The Commissioner emphasised the need for "more clarifications" from the US, asserting that the EU had not been "dragging" its feet when it came to finding a solution. In addition, the Commissioner stated there was agreement "in principle" on matters in discussion, but that details regarding how such commitments can become binding were still in progress. Attention was also drawn to the US in respect of more "targeted and tailored surveillance" and the EU assessment of these safeguards, as well as the Judicial Redress Bill.
On 27 October, David Smith, Deputy Commissioner and Director of Data Protection at the ICO published a blog article entitled 'The US Safe Harbor position – breached but not destroyed' in which he presents an update on the ICO's position regarding Safe Harbor.
The ICO took part in the WP29 meeting of on 15 October, from which the statement was produced. The Deputy Commissioner commented that the meeting was "a constructive one" and that the statement "recognises the importance of the data protection authorities working together."
The Deputy Commissioner also made the following observations:
- Legal uncertainty caused by the principle that EU DPAs are entitled to consider complaints from individuals who claim that data has not been adequately protected, even where there is an existing Commission decision on the issue;
- The potential impact on adequacy findings and Model Clauses;
- Model Clauses and adequacy decisions will continue to be analysed by the WP29 and others;
The Deputy Commissioner reiterated previous advice to keep calm. Adequacy decisions in relation to specific countries and Model Clauses can still be relied on by businesses. Having attended an industry round table meeting held by Baroness Neville-Rolfe, the Minister responsible for data protection, the Deputy Commissioner had the following advice to give to businesses in the UK:
- Don't panic: this reiterates the ICO's original advice not to put in place other mechanisms that may in turn be problematic;
- Take stock: consider data flows and the arrangements already in place and consider which steps might be more suitable in light of guidance available so far;
- Make your own mind up: the UK allows companies to rely on their own adequacy assessments, and although these do not offer the same level of legal protection, it will depend on the nature of data being transferred and who it is being transferred to.
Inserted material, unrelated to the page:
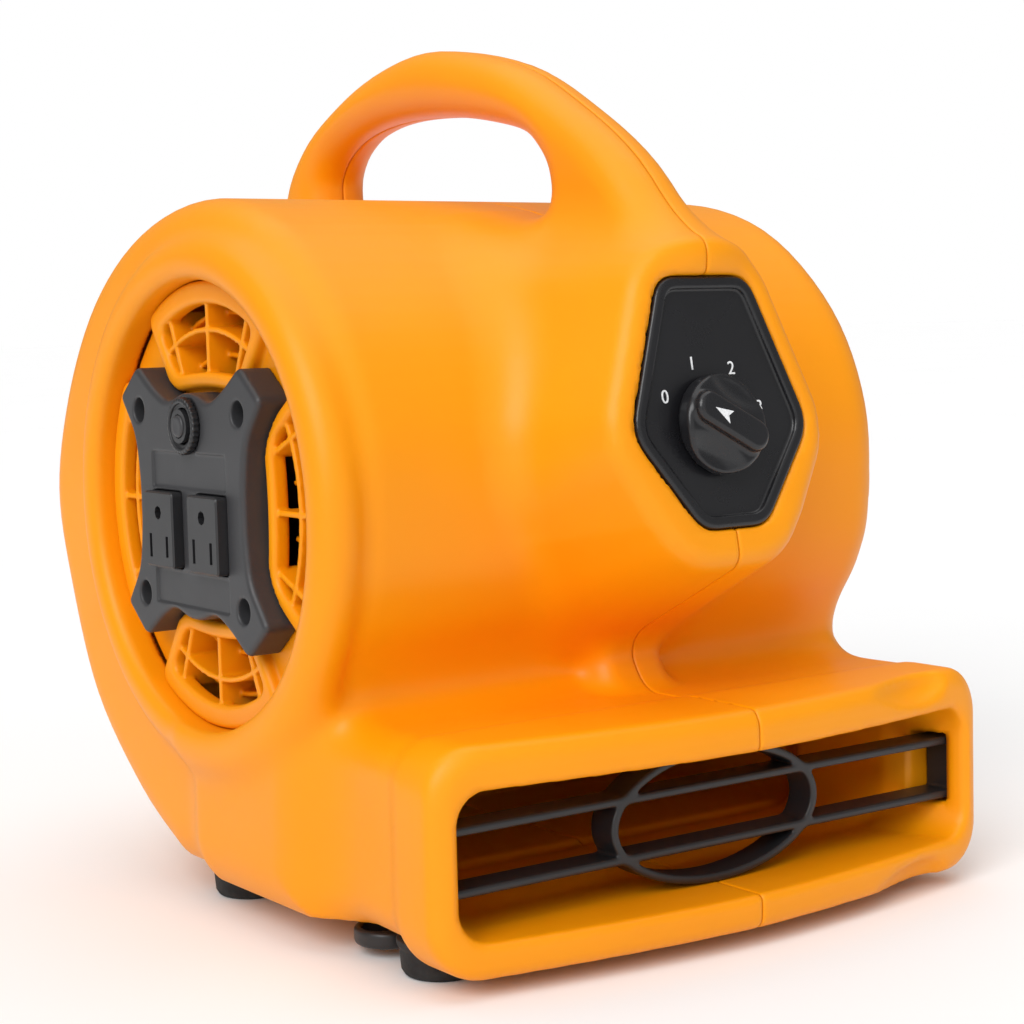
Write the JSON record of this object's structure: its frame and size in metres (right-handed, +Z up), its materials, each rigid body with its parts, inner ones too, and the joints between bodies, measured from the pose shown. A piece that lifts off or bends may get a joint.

The ICO will not be hurrying to employ their enforcement powers, other than investigating complaints in accordance with "published enforcement criteria". The Deputy Commissioner emphasised the UK's commitment to ensuring a unified approach across the EU in order to deliver "a single and sensible message".
The ICO will continue to update their advice and be providing practical guidance to businesses during this uncertain time and believe that the next few months will be "critical" and hope that a Safe Harbor 2.0 "will emerge and provide a strong and effective framework" for future EU-US data transfers. Interestingly, the Deputy Commissioner commented that those entities likely to "wield more influence" during discussions in coming months are "the business community and particularly multi-nationals", more so than either the ICO or the WP29.
To view the Deputy Commissioner's blog article, please click here.
To view the full statement of the Article 29 Working Party, please click here.
To view the transcript of the EU Commissioner's speech, please click here.
What action could be taken to manage risks that may arise from this development?
As per our original response to the Safe Harbor decision, we recommend an analysis of data flows within companies, and where necessary, the implementation of alternative methods for the transfers of personal data between the EU and US, whilst we await further statements and developments at both an EU and national DPA level.